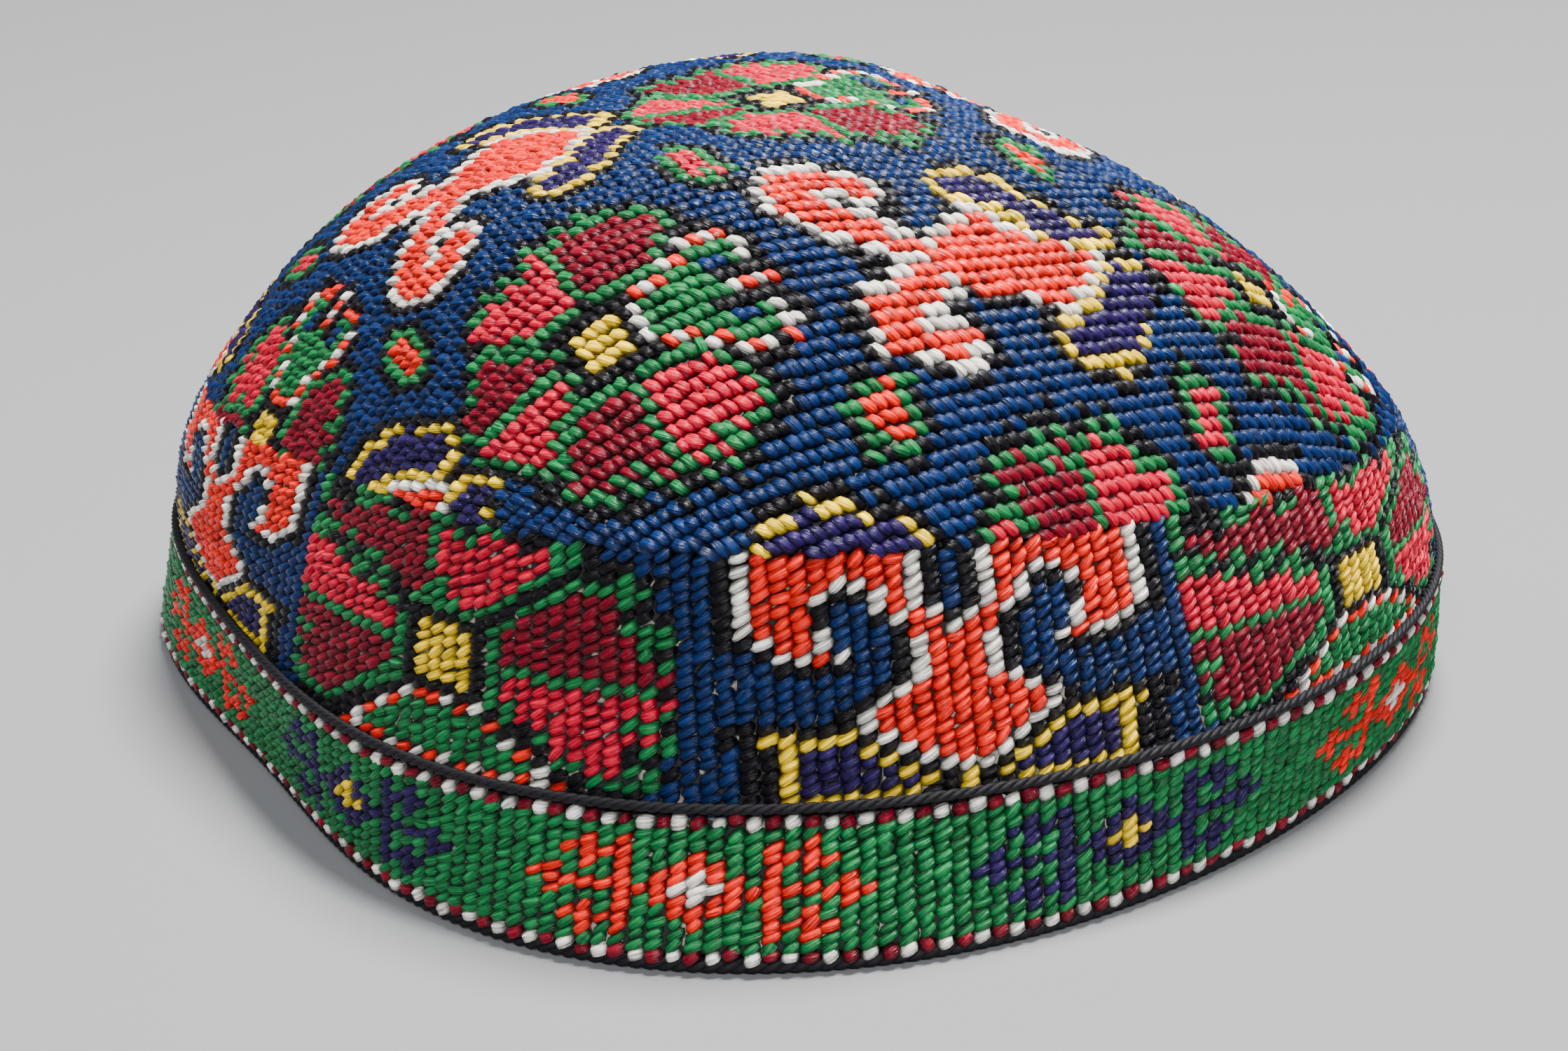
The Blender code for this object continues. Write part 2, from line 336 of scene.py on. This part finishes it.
def bandLetter(row, column):
    if row in (0, 12):
        return "w" if column % 2 else "m"
    motif = round(column / 24)
    across = abs(column - 24 * motif)
    letter = charts["bandHalf"][row - 1][across] if across < 10 else "g"
    return {"o": "n", "w": "y"}.get(letter, letter) if motif % 2 else letter


# one plump stitch, modelled once: poles at the two holes, bent over the rope, flat underneath
stitchForm = {"segments": 5, "rings": 6, "endPower": 3.0, "plumpness": 0.55, "underside": 0.55,
              "endDrop": 0.70, "winding": 1.1,
              # painted shade: darker where it goes down between its neighbours, lighter on its top
              "shadeFrom": 0.05, "shadeOver": 0.90, "shadePower": 1.2, "darkest": 0.10, "lighter": 1.05}


def modelStitch():
    bpy.ops.object.select_all(action='DESELECT')
    bpy.ops.mesh.primitive_uv_sphere_add(segments=stitchForm["segments"], ring_count=stitchForm["rings"],
                                         radius=1.0, calc_uvs=True)
    lobe = bpy.context.object
    bpy.ops.object.mode_set(mode='EDIT')
    bpy.ops.mesh.select_all(action='SELECT')
    bpy.ops.transform.rotate(value=radians(90), orient_axis='Y', center_override=(0, 0, 0))
    bpy.ops.object.mode_set(mode='OBJECT')
    mesh = lobe.data
    corners = np.empty(len(mesh.vertices) * 3)
    mesh.vertices.foreach_get("co", corners)
    corners = corners.reshape(-1, 3)
    along = np.clip(corners[:, 0], -1, 1)
    around = np.hypot(corners[:, 1], corners[:, 2]) + 1e-9
    towardEnd = np.abs(along) ** stitchForm["endPower"]
    fat = (1 - towardEnd) ** stitchForm["plumpness"]
    corners[:, 1] *= fat / around
    corners[:, 2] *= fat / around
    corners[:, 2] = np.where(corners[:, 2] < 0, corners[:, 2] * stitchForm["underside"], corners[:, 2])
    corners[:, 2] -= stitchForm["endDrop"] * towardEnd
    corners[:, 1] += stitchForm["winding"] * (np.arcsin(along) - along)  # a stitch winds round its rope
    loops = np.empty(len(mesh.loops), dtype=np.int32)
    mesh.loops.foreach_get("vertex_index", loops)
    sizes = np.array([len(face.vertices) for face in mesh.polygons], dtype=np.int32)
    uv = np.empty(len(mesh.loops) * 2)
    mesh.uv_layers[0].data.foreach_get("uv", uv)
    bpy.data.objects.remove(lobe, do_unlink=True)
    print("stitch reaches from", np.round(corners.min(0), 2), "to", np.round(corners.max(0), 2))
    # painted shade and light: corners are darkened the lower they lie on the stitch, and the top is
    # lightened past the thread's colour
    height = (corners[:, 2] - stitchForm["shadeFrom"]) / stitchForm["shadeOver"]
    lit = np.clip(height, 0, 1) ** stitchForm["shadePower"]
    return corners, loops, sizes, uv.reshape(-1, 2), stitchForm["darkest"] + stitchForm["lighter"] * lit


stitchShape = modelStitch()


def meshFromArrays(name, points, loops, sizes):
    mesh = bpy.data.meshes.new(name)
    mesh.vertices.add(len(points))
    mesh.vertices.foreach_set("co", points.ravel())
    mesh.loops.add(len(loops))
    mesh.loops.foreach_set("vertex_index", loops)
    mesh.polygons.add(len(sizes))
    starts = np.concatenate([[0], np.cumsum(sizes)[:-1]]).astype(np.int32)
    mesh.polygons.foreach_set("loop_start", starts)
    mesh.update(calc_edges=True)
    return mesh


# how far hand stitches stray from even ones: shares, radians, metres, rows of a rope
unevenness = {"size": 0.10, "lean": radians(8), "toneAndShade": 0.13, "darkest": 0.65, "lightest": 1.4,
              "place": 0.00011, "rope": 0.13}


# copies the stitch to every place and joins the copies in one piece
def sewPiece(name, letter, centre, across, upward, outward, sizes):
    shape, loops, faceSizes, uv, lit = stitchShape
    count = len(centre)
    length, width, height, slant = sizes
    spread = chance.normal(1.0, unevenness["size"], (count, 3))
    lean = slant + chance.normal(0, unevenness["lean"], count)
    alongAxis = across * np.cos(lean)[:, None] + upward * np.sin(lean)[:, None]
    acrossAxis = -across * np.sin(lean)[:, None] + upward * np.cos(lean)[:, None]
    points = (centre[:, None]
              + alongAxis[:, None] * (shape[None, :, 0:1] * (length * spread[:, 0])[:, None, None])
              + acrossAxis[:, None] * (shape[None, :, 1:2] * (width * spread[:, 1])[:, None, None])
              + outward[:, None] * (shape[None, :, 2:3] * (height * spread[:, 2])[:, None, None]))
    allLoops = (loops[None] + (np.arange(count) * len(shape))[:, None]).ravel().astype(np.int32)
    mesh = meshFromArrays(name, points.reshape(-1, 3), allLoops, np.tile(faceSizes, count))
    layer = mesh.uv_layers.new(name="thread")
    moved = uv[None] + chance.uniform(0, 40, (count, 1, 2))
    layer.data.foreach_set("uv", moved.ravel())
    # this attribute holds each stitch's random tone times the painted shade of its corners
    toneAndShade = mesh.attributes.new("toneAndShade", 'FLOAT', 'POINT')
    shade = chance.normal(1.0, unevenness["toneAndShade"], count)
    shade = np.clip(shade, unevenness["darkest"], unevenness["lightest"])
    toneAndShade.data.foreach_set("value", (shade[:, None] * lit[None]).ravel().astype(np.float32))
    mesh.materials.append(silkOf[letter])
    mesh.shade_smooth()
    piece = bpy.data.objects.new(name, mesh)
    bpy.context.scene.collection.objects.link(piece)
    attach(piece, "root")
    return piece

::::

* _Directions for this task_
All of the data shown above must be copied exactly.

* _Output below_
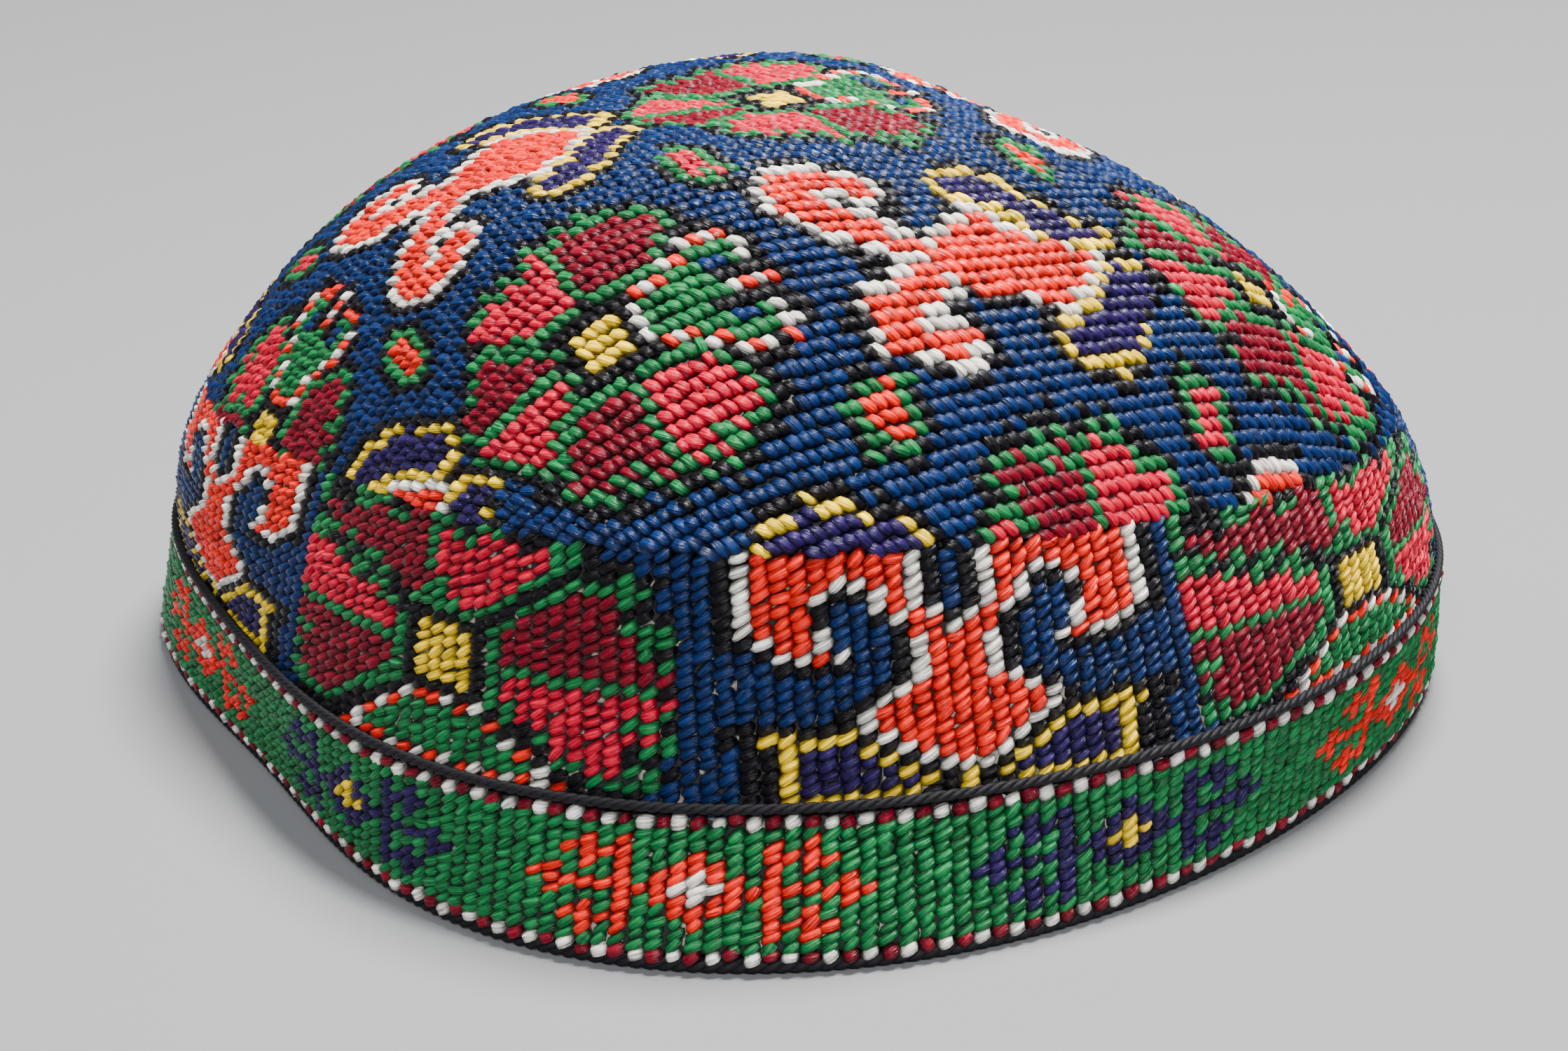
The Blender code for this object continues. Write part 2, from line 336 of scene.py on. This part finishes it.
def bandLetter(row, column):
    if row in (0, 12):
        return "w" if column % 2 else "m"
    motif = round(column / 24)
    across = abs(column - 24 * motif)
    letter = charts["bandHalf"][row - 1][across] if across < 10 else "g"
    return {"o": "n", "w": "y"}.get(letter, letter) if motif % 2 else letter


# one plump stitch, modelled once: poles at the two holes, bent over the rope, flat underneath
stitchForm = {"segments": 5, "rings": 6, "endPower": 3.0, "plumpness": 0.55, "underside": 0.55,
              "endDrop": 0.70, "winding": 1.1,
              # painted shade: darker where it goes down between its neighbours, lighter on its top
              "shadeFrom": 0.05, "shadeOver": 0.90, "shadePower": 1.2, "darkest": 0.10, "lighter": 1.05}


def modelStitch():
    bpy.ops.object.select_all(action='DESELECT')
    bpy.ops.mesh.primitive_uv_sphere_add(segments=stitchForm["segments"], ring_count=stitchForm["rings"],
                                         radius=1.0, calc_uvs=True)
    lobe = bpy.context.object
    bpy.ops.object.mode_set(mode='EDIT')
    bpy.ops.mesh.select_all(action='SELECT')
    bpy.ops.transform.rotate(value=radians(90), orient_axis='Y', center_override=(0, 0, 0))
    bpy.ops.object.mode_set(mode='OBJECT')
    mesh = lobe.data
    corners = np.empty(len(mesh.vertices) * 3)
    mesh.vertices.foreach_get("co", corners)
    corners = corners.reshape(-1, 3)
    along = np.clip(corners[:, 0], -1, 1)
    around = np.hypot(corners[:, 1], corners[:, 2]) + 1e-9
    towardEnd = np.abs(along) ** stitchForm["endPower"]
    fat = (1 - towardEnd) ** stitchForm["plumpness"]
    corners[:, 1] *= fat / around
    corners[:, 2] *= fat / around
    corners[:, 2] = np.where(corners[:, 2] < 0, corners[:, 2] * stitchForm["underside"], corners[:, 2])
    corners[:, 2] -= stitchForm["endDrop"] * towardEnd
    corners[:, 1] += stitchForm["winding"] * (np.arcsin(along) - along)  # a stitch winds round its rope
    loops = np.empty(len(mesh.loops), dtype=np.int32)
    mesh.loops.foreach_get("vertex_index", loops)
    sizes = np.array([len(face.vertices) for face in mesh.polygons], dtype=np.int32)
    uv = np.empty(len(mesh.loops) * 2)
    mesh.uv_layers[0].data.foreach_get("uv", uv)
    bpy.data.objects.remove(lobe, do_unlink=True)
    print("stitch reaches from", np.round(corners.min(0), 2), "to", np.round(corners.max(0), 2))
    # painted shade and light: corners are darkened the lower they lie on the stitch, and the top is
    # lightened past the thread's colour
    height = (corners[:, 2] - stitchForm["shadeFrom"]) / stitchForm["shadeOver"]
    lit = np.clip(height, 0, 1) ** stitchForm["shadePower"]
    return corners, loops, sizes, uv.reshape(-1, 2), stitchForm["darkest"] + stitchForm["lighter"] * lit


stitchShape = modelStitch()


def meshFromArrays(name, points, loops, sizes):
    mesh = bpy.data.meshes.new(name)
    mesh.vertices.add(len(points))
    mesh.vertices.foreach_set("co", points.ravel())
    mesh.loops.add(len(loops))
    mesh.loops.foreach_set("vertex_index", loops)
    mesh.polygons.add(len(sizes))
    starts = np.concatenate([[0], np.cumsum(sizes)[:-1]]).astype(np.int32)
    mesh.polygons.foreach_set("loop_start", starts)
    mesh.update(calc_edges=True)
    return mesh


# how far hand stitches stray from even ones: shares, radians, metres, rows of a rope
unevenness = {"size": 0.10, "lean": radians(8), "toneAndShade": 0.13, "darkest": 0.65, "lightest": 1.4,
              "place": 0.00011, "rope": 0.13}


# copies the stitch to every place and joins the copies in one piece
def sewPiece(name, letter, centre, across, upward, outward, sizes):
    shape, loops, faceSizes, uv, lit = stitchShape
    count = len(centre)
    length, width, height, slant = sizes
    spread = chance.normal(1.0, unevenness["size"], (count, 3))
    lean = slant + chance.normal(0, unevenness["lean"], count)
    alongAxis = across * np.cos(lean)[:, None] + upward * np.sin(lean)[:, None]
    acrossAxis = -across * np.sin(lean)[:, None] + upward * np.cos(lean)[:, None]
    points = (centre[:, None]
              + alongAxis[:, None] * (shape[None, :, 0:1] * (length * spread[:, 0])[:, None, None])
              + acrossAxis[:, None] * (shape[None, :, 1:2] * (width * spread[:, 1])[:, None, None])
              + outward[:, None] * (shape[None, :, 2:3] * (height * spread[:, 2])[:, None, None]))
    allLoops = (loops[None] + (np.arange(count) * len(shape))[:, None]).ravel().astype(np.int32)
    mesh = meshFromArrays(name, points.reshape(-1, 3), allLoops, np.tile(faceSizes, count))
    layer = mesh.uv_layers.new(name="thread")
    moved = uv[None] + chance.uniform(0, 40, (count, 1, 2))
    layer.data.foreach_set("uv", moved.ravel())
    # this attribute holds each stitch's random tone times the painted shade of its corners
    toneAndShade = mesh.attributes.new("toneAndShade", 'FLOAT', 'POINT')
    shade = chance.normal(1.0, unevenness["toneAndShade"], count)
    shade = np.clip(shade, unevenness["darkest"], unevenness["lightest"])
    toneAndShade.data.foreach_set("value", (shade[:, None] * lit[None]).ravel().astype(np.float32))
    mesh.materials.append(silkOf[letter])
    mesh.shade_smooth()
    piece = bpy.data.objects.new(name, mesh)
    bpy.context.scene.collection.objects.link(piece)
    attach(piece, "root")
    return piece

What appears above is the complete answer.